Introduction: Ethical Issue
Auditors hold positions of trust in the society. However, over the years, auditors have been accused and, in some occasion, found guilty of failing to live up to these expectations. Therefore, this inability necessitated the enactment of laws that will support both accounting through strengthening firm’s internal controls and procedures and auditing through attestation of these internal controls. As such, this has strengthened the auditors’ position to uphold the social trust. Nonetheless, isolated cases have been observed where auditors have given the organization a clean bill of health yet such organization end up collapsing due to malpractices that were perpetrated but not reported by the auditor (Berglund & Kang, 2013). Therefore, are such instances Unintentional Bias or Dishonesty?

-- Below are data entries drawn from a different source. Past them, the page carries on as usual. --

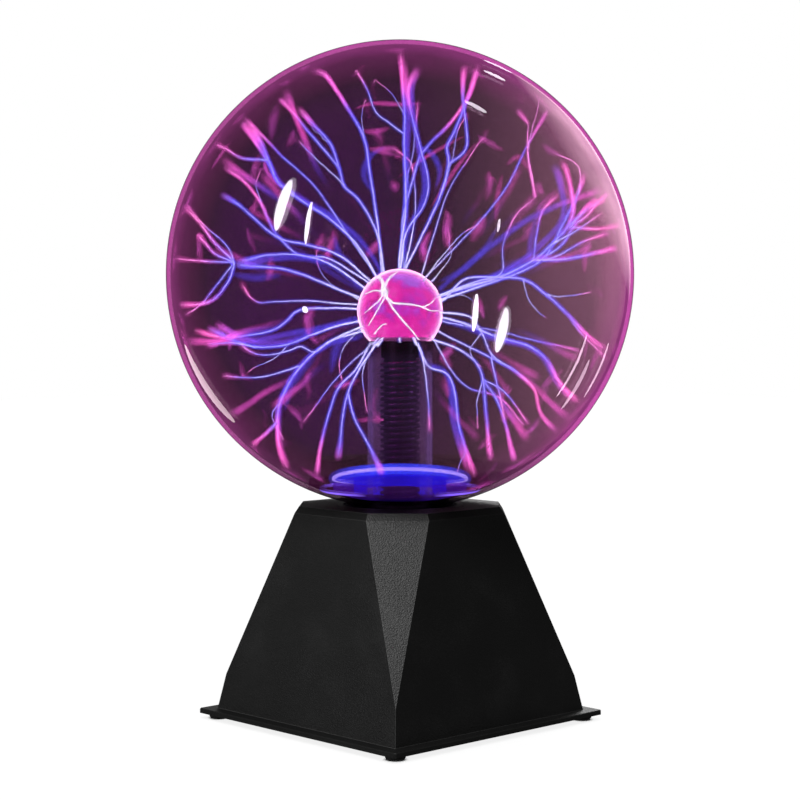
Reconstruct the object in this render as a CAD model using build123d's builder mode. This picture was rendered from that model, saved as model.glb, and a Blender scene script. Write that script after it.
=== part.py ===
from build123d import *

import os
from math import atan2, cos, radians, sin, sqrt

# Plasma ball: a glass globe with a re-entrant glass stem, on a faceted pyramid base that holds
# the high-voltage driver. Millimetres, +Z up. The origin is on the surface that the feet stand
# on, under the globe's centre. The switch and the power inlet are in the rear wall, which faces +Y.

os.makedirs("parts", exist_ok=True)

# ---------------------------------------------------------------- driving dimensions

GLOBE_RADIUS = 101.5
GLOBE_WALL = 2.0
GLOBE_ABOVE_PLATE = 190.3
NECK_RADIUS = 22.0

FOOT_RADIUS = 4.2
FOOT_HEIGHT = 2.0
FOOT_AT = 56.5
PLATE_SIDE = 125.6
PLATE_THICKNESS = 2.1

HOUSING_HEIGHT = 90.5
HOUSING_WALL = 2.2
SIDE_AT_BOTTOM = 56.9
SIDE_AT_TOP_EDGE = 41.3
TOP_EDGE_ABOVE_PLATE = 87.6
FACET_START_ABOVE_PLATE = 15.2
FACET_HALF_WIDTH = 13.1
BEVEL_INSET = 1.9

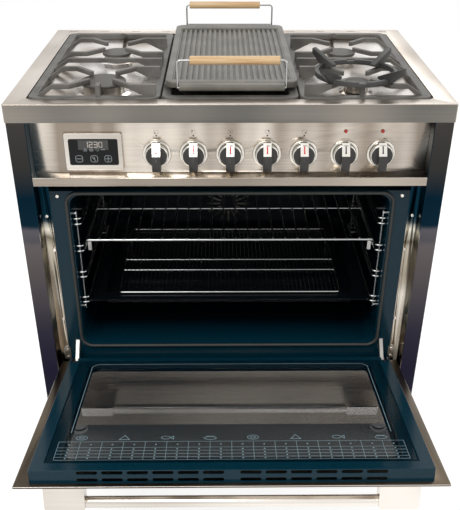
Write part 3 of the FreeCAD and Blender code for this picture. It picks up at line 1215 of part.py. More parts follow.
def door_outer_glass():
    x = WINDOW_HALF_W + WINDOW_LAP
    y = PANEL_Y - PANEL_T + PANEL_SHEET
    return rounded(-x, x, HINGE_Z + WINDOW_LOW - WINDOW_LAP, HINGE_Z + WINDOW_HIGH + WINDOW_LAP, WINDOW_R,
                   y, y + GLASS_T)


def inner_opening():
    """Half-width and heights of the opening for the inner glass."""
    return (INNER_HALF_W - INNER_BORDER, HINGE_Z + INNER_BOTTOM + INNER_BORDER_BOTTOM,
            DOOR_TOP - INNER_TOP_INSET - INNER_BORDER_TOP)


def door_inner_frame():
    """Enamelled inner pan: vent slots along its top, a ledge for the inner glass."""
    face, t = PANEL_Y + DOOR_T, INNER_SHEET
    low, high = HINGE_Z + INNER_BOTTOM, DOOR_TOP - INNER_TOP_INSET
    pan = rounded(-INNER_HALF_W, INNER_HALF_W, low, high, INNER_R, PANEL_Y, face)
    pan = pan.makeFillet(PANEL_EDGE_R, [e for e in pan.Edges if e.BoundBox.YMin > face - 0.01])
    pan = pan.cut(box(-INNER_HALF_W + t, INNER_HALF_W - t, PANEL_Y, face - t, low + t, high - t))
    ox, oz0, oz1 = inner_opening()
    seat = face - GLASS_T
    ledge = rounded(-ox - t, ox + t, oz0 - t, oz1 + t, INNER_R + t, seat - t, face)
    cuts = [rounded(-ox, ox, oz0, oz1, INNER_R, seat, face),
            rounded(-ox + GLASS_LEDGE_SIDE, ox - GLASS_LEDGE_SIDE, oz0 + GLASS_LEDGE_END, oz1 - GLASS_LEDGE_END,
                    INNER_OPENING_R, seat - t, face)]
    for row in SLOT_ROWS:
        y = face - row
        for i in range(SLOT_GROUPS):
            for side in (-1, 1):
                x0 = SLOT_FIRST + SLOT_PITCH * i
                xa, xb = sorted((side * x0, side * (x0 + SLOT_L)))
                cuts.append(rounded_z(xa, xb, y - SLOT_H / 2, y + SLOT_H / 2, SLOT_H / 2.1, high - t, high))
    for side in (-1, 1):
        x = side * HINGE_X
        wide = ARM_W / 2 + SLIP + CHEEK_T + ARM_SLOT_GAP
        cuts.append(box(x - wide, x + wide, PANEL_Y, face, low, ARM_TOP + ARM_SLOT_GAP))
    return cut(fuse([pan, ledge]), cuts)


def door_inner_glass():
    face = PANEL_Y + DOOR_T
    ox, oz0, oz1 = inner_opening()
    g = GLASS_GROOVE
    return rounded(-ox + g, ox - g, oz0 + g, oz1 - g, INNER_R, face - GLASS_T, face)


def handle(front, z):
    """Two blocks with a tube between them."""
    y0 = front - HANDLE_BLOCK_OUT
    x_in, x_out = HANDLE_BLOCK_IN, HANDLE_BLOCK_IN + HANDLE_BLOCK_W
    block = box(x_in, x_out, y0, front, z - HANDLE_BLOCK_T / 2, z + HANDLE_BLOCK_T / 2)
    block = soften(block, HANDLE_BLOCK_R, lambda m, d: abs(d.z) > 0.99 and m.y < y0 + 0.01)
    tube_y = front - HANDLE_TUBE_OUT
    end = x_in + HANDLE_TUBE_IN
    bore = cylinder((x_in, tube_y, z), (end, tube_y, z), HANDLE_TUBE_R + SHAFT_GAP - HANDLE_TUBE_SLIM)
    block = block.cut(bore)
    radius = HANDLE_TUBE_R - HANDLE_TUBE_SLIM
    tube = cylinder((-end, tube_y, z), (end, tube_y, z), radius)
    tube = tube.cut(cylinder((-end, tube_y, z), (end, tube_y, z), radius - HANDLE_TUBE_WALL))
    return block, mirrored(block), tube


def door_hinge():
    """Cheeks in the door beside the arm, with the pin they turn on."""
    inner, outer = ARM_W / 2 + SLIP, ARM_W / 2 + SLIP + CHEEK_T
    pieces = []
    for side in (-1, 1):
        x0, x1 = sorted((HINGE_X + side * inner, HINGE_X + side * outer))
        pieces.append(box(x0, x1, PANEL_Y, HINGE_Y + CHEEK_R, HINGE_Z, HINGE_Z + CHEEK_L))
        pieces.append(cylinder((x0, HINGE_Y, HINGE_Z), (x1, HINGE_Y, HINGE_Z), CHEEK_R))
    pieces.append(box(HINGE_X - outer, HINGE_X + outer, PANEL_Y, PANEL_Y + PANEL_SHEET, HINGE_Z + CHEEK_R,
                      HINGE_Z + CHEEK_L))
    pieces.append(cylinder((HINGE_X - outer, HINGE_Y, HINGE_Z), (HINGE_X + outer, HINGE_Y, HINGE_Z), HINGE_PIN_R))
    return fuse(pieces)


def hinge_arm():
    """Fixed arm and its receiver on the right, with the bracket screwed beside them."""
    x0 = HINGE_X - ARM_W / 2
    arm = plate([(x0, FRAME_Y, ARM_TOP), (x0, FRAME_Y + ARM_REACH, ARM_TOP), (x0, FRAME_Y + ARM_REACH, ARM_LOW),
                 (x0, FRAME_Y, ARM_LOW), (x0, HINGE_Y + ARM_EYE_R, HINGE_Z), (x0, HINGE_Y, HINGE_Z - ARM_EYE_R / 2),
                 (x0, HINGE_Y - ARM_EYE_R / 2, HINGE_Z + ARM_EYE_R)], ARM_W, (1, 0, 0))
    eye = cylinder((x0, HINGE_Y, HINGE_Z), (x0 + ARM_W, HINGE_Y, HINGE_Z), ARM_EYE_R)
    receiver = box(HINGE_X - RECEIVER_W / 2, HINGE_X + RECEIVER_W / 2, FRAME_Y + ENAMEL_SHEET, FRAME_Y + ARM_REACH,
                   ARM_LOW - CHEEK_T, ARM_TOP + CHEEK_T)
    arm = fuse([arm, eye, receiver]).cut(
        cylinder((x0, HINGE_Y, HINGE_Z), (x0 + ARM_W, HINGE_Y, HINGE_Z), HINGE_PIN_R + SHAFT_GAP))
    bracket = box(BRACKET_X - BRACKET_W / 2, BRACKET_X + BRACKET_W / 2, FRAME_Y - BRACKET_T, FRAME_Y,
                  BRACKET_BOTTOM, BRACKET_TOP)
    bracket = soften(bracket, BRACKET_R, lambda m, d: abs(d.y) > 0.99 and m.z > BRACKET_TOP - 0.01)
    return arm, cut(bracket, [screw_hole(x, FRAME_Y, z) for x, z in BRACKET_SCREWS])


# ---------------------------------------------------------------- drawer
def drawer_front():
    half = COLUMN_IN - DRAWER_SIDE_GAP
    y0, y1, t = COLUMN_Y, COLUMN_Y + DRAWER_T, DRAWER_SHEET
    front = rounded(-half, half, DRAWER_BOTTOM, DRAWER_TOP, FOLD_R, y0, y1)
    front = front.makeFillet(PANEL_EDGE_R, [e for e in front.Edges if e.BoundBox.YMax < y0 + 0.01])
    hollow = box(-half + t, half - t, y0 + t, y1 - t, DRAWER_BOTTOM + t, DRAWER_TOP - t)
    mouth = box(-half + DRAWER_HEM, half - DRAWER_HEM, y1 - t, y1, DRAWER_BOTTOM + DRAWER_HEM, DRAWER_TOP - DRAWER_HEM)
    return cut(front, [hollow, mouth])


def drawer_box():
    """Folded box whose side lips ride on the rails."""
    half, t = DRAWER_BOX_HALF_W, DRAWER_SHEET
    y0 = COLUMN_Y + DRAWER_T
    y1 = y0 + DRAWER_BOX_D
    z0, z1 = DRAWER_BOX_Z, DRAWER_BOX_Z + DRAWER_BOX_H
    body = box(-half, half, y0, y1, z0, z1).cut(box(-half + t, half - t, y0 + t, y1 - t, z0 + t, z1))
    lip_z = RAIL_TOP + SLIP
    reach = half + RAIL_GAP + RAIL_T
    lips = [box(-reach, -half, y0 + DRAWER_LIP_START, y1, lip_z, lip_z + t),
            box(half, reach, y0 + DRAWER_LIP_START, y1, lip_z, lip_z + t)]
    return fuse([body] + lips)


# ---------------------------------------------------------------- fasteners
def screw_hole(x, y, z):
    return cylinder((x, y - SCREW_L, z), (x, y + SCREW_L, z), SCREW_HOLE_R)


def screw(x, seat, z, way):
    """Round-headed screw seated on a sheet at y = seat, with its shank along way."""
    head = cylinder((x, seat, z), (x, seat - way * SCREW_HEAD_H, z), SCREW_HEAD_R)
    far = seat - way * SCREW_HEAD_H
    head = head.makeFillet(SCREW_HEAD_H / 2, [e for e in head.Edges if abs(e.BoundBox.Center.y - far) < 0.01])
    return fuse([head, cylinder((x, seat, z), (x, seat + way * SCREW_L, z), SCREW_SHANK_R)])


def screws():
    solids = []
    for x in (-1, 1):
        for places, seat, way in ((FLANGE_SCREWS, FRAME_Y, 1), (FRAME_SCREWS, FRAME_Y, 1),
                                  (BRACKET_SCREWS, FRAME_Y - BRACKET_T, 1), (BACK_SCREWS, BODY_BACK_Y, -1)):
            solids += [screw(x * px, seat, z, way) for px, z in places]
    return solids


# ---------------------------------------------------------------- the pieces
panel = side_panel()
save("side_panels", panel, mirrored(panel))
save("back_panel", back_panel())
save("base_pan", base_pan())
save("legs", *[leg(x, y) for x in (-LEG_X, LEG_X) for y in (-LEG_Y, LEG_Y)])
save("worktop", worktop())
save("hob_tray", hob_tray())
save("burner_heads", *([burner_crown(*b) for b in BURNERS] + [burner_cup(*b[:3]) for b in BURNERS]))
save("burner_caps", *[burner_cap(*b) for b in BURNERS])
save("burner_electrodes", *[electrode(x, y, d, h, angle) for x, y, d, cap, h in BURNERS for angle in ELECTRODE_ANGLES])

left = grate_left()
save("grate_left", left)
save("grate_right", mirrored(left))
save("grate_centre", grate_centre())
save("wok_ring", wok_ring())
save("griddle", griddle())
save("bail_front", bail(BAIL_FRONT_Y))
save("bail_rear", bail(BAIL_REAR_Y))
save("grip_front", grip(BAIL_FRONT_Y, GRIP_SHIFT_FRONT))
save("grip_rear", grip(BAIL_REAR_Y, GRIP_SHIFT_REAR))

save("control_fascia", fascia())
save("knob_rings", *[knob_ring(x) for x in GAS_KNOB_X + OVEN_KNOB_X])
save("gas_taps", *[gas_tap(x) for x in GAS_KNOB_X])
for number, x in enumerate(GAS_KNOB_X, 1):
    save("gas_knob_%d" % number, knob(x, TAP_Y + GAS_SPINDLE_IN))
    save("tap_spindle_%d" % number, tap_spindle(x))
for name, x in zip(("thermostat_knob", "selector_knob"), OVEN_KNOB_X):
    save(name, knob(x, FASCIA_Y + SHEET + SWITCH_BORE))
save("oven_switches", *[oven_switch(x) for x in OVEN_KNOB_X])
save("gas_manifold", *gas_manifold())
save("clock_housing", clock_housing())
save("clock_glass", clock_glass())
save("pilot_lamps", *[pilot_lamp(x) for x in OVEN_KNOB_X])

save("oven_cavity", oven_cavity())
save("door_gasket", gasket())
save("fan_cover", fan_cover())
save("convection_fan", convection_fan())
save("fan_motor", fan_motor())
save("heating_elements", *heating_elements())
save("oven_lamp", oven_lamp())
ladder = shelf_ladder()
save("shelf_ladders", ladder, mirrored(ladder))
save("wire_rack", wire_rack())
save("baking_tray", baking_tray())
save("tray_grid", tray_grid())

save("door_outer_panel", door_open(door_outer_panel()))
save("door_outer_glass", door_open(door_outer_glass()))
save("door_inner_frame", door_open(door_inner_frame()))
save("door_inner_glass", door_open(door_inner_glass()))
door_handle = handle(PANEL_Y - PANEL_T, DOOR_TOP - HANDLE_DROP)
save("door_handle", *[door_open(piece) for piece in door_handle])
hinge = door_open(door_hinge())
save("door_hinges", hinge, mirrored(hinge))
arm, bracket = hinge_arm()
save("hinge_arms", arm, mirrored(arm), bracket, mirrored(bracket))

save("drawer_front", drawer_front())
save("drawer_box", drawer_box())
save("drawer_handle", *handle(COLUMN_Y, DRAWER_HANDLE_Z))
save("screws", *screws())
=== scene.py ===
# %% [markdown]
# # A range cooker with its oven door open
# The real cooker is folded stainless sheet round an enamelled oven, with cast iron on top.
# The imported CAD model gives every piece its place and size. This script adds the finishes, the softer
# edges and the small printed details that the eye looks for.

# %% Load the frame
import json
import math
import bmesh
import bpy
from mathutils import Matrix, Vector


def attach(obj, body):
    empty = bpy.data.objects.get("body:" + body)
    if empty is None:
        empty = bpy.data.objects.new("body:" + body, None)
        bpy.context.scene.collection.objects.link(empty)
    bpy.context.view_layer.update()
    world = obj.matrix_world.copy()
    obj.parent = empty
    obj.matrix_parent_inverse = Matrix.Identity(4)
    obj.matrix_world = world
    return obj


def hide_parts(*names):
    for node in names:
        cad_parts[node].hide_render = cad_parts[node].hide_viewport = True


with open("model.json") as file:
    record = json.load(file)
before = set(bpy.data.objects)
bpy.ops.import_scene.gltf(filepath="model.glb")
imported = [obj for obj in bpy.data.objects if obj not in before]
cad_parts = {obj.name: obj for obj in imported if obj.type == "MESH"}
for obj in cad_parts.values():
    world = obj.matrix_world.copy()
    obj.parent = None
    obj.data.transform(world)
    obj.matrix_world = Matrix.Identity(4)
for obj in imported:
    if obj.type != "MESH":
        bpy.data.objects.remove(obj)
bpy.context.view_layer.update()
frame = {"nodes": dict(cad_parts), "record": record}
nodes = frame["nodes"]
scene = bpy.context.scene
scene.view_settings.view_transform = "Standard"
print("pieces in the frame:", len(nodes))

# %% [markdown]
# ## The camera
# A product picture of a cooker is taken from a standing height, looking down at about thirty degrees,
# so that the hob and the inside of the open door both show. The lens is a little long, which keeps
# the sides from splaying. The camera's three directions are written out and put into one matrix.

# %% Camera
CAMERA_PLACE = Vector((-0.01719, -1.73234, 1.38866))
CAMERA_PITCH = math.radians(30.092)
CAMERA_YAW = math.radians(0.672)
CAMERA_ROLL = math.radians(0.163)
CAMERA_LENS = 53.42


def camera_axes(pitch, yaw, roll):
    """The camera's right, up and back directions as one matrix."""
    ahead = Vector((math.sin(yaw) * math.cos(pitch), math.cos(yaw) * math.cos(pitch), -math.sin(pitch)))
    right = Vector((math.cos(yaw), -math.sin(yaw), 0))
    up = right.cross(ahead)
    tilted_right = right * math.cos(roll) + up * math.sin(roll)
    tilted_up = up * math.cos(roll) - right * math.sin(roll)
    return Matrix((tilted_right, tilted_up, -ahead)).transposed().to_4x4()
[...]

Critique of Ethical Situation
Selective perception bias is one of the approaches that explain the dilemma. According to this understanding, the auditor’s independence is undermining by the auditors’ involuntary tendency to safeguard their interest (Alexander, 2012). Primarily, this will be economic interest. Conceptually, every business objective is to sustain its sources of revenue thus ensuring its continuity. As such, the auditor involuntary tendency is to act in a manner that will safeguard these sources of income. Due to this involuntary tendency, such an auditor will not be willing to report malpractices due to the fear that when the malpractices are reported, the auditor will lose this source of revenue.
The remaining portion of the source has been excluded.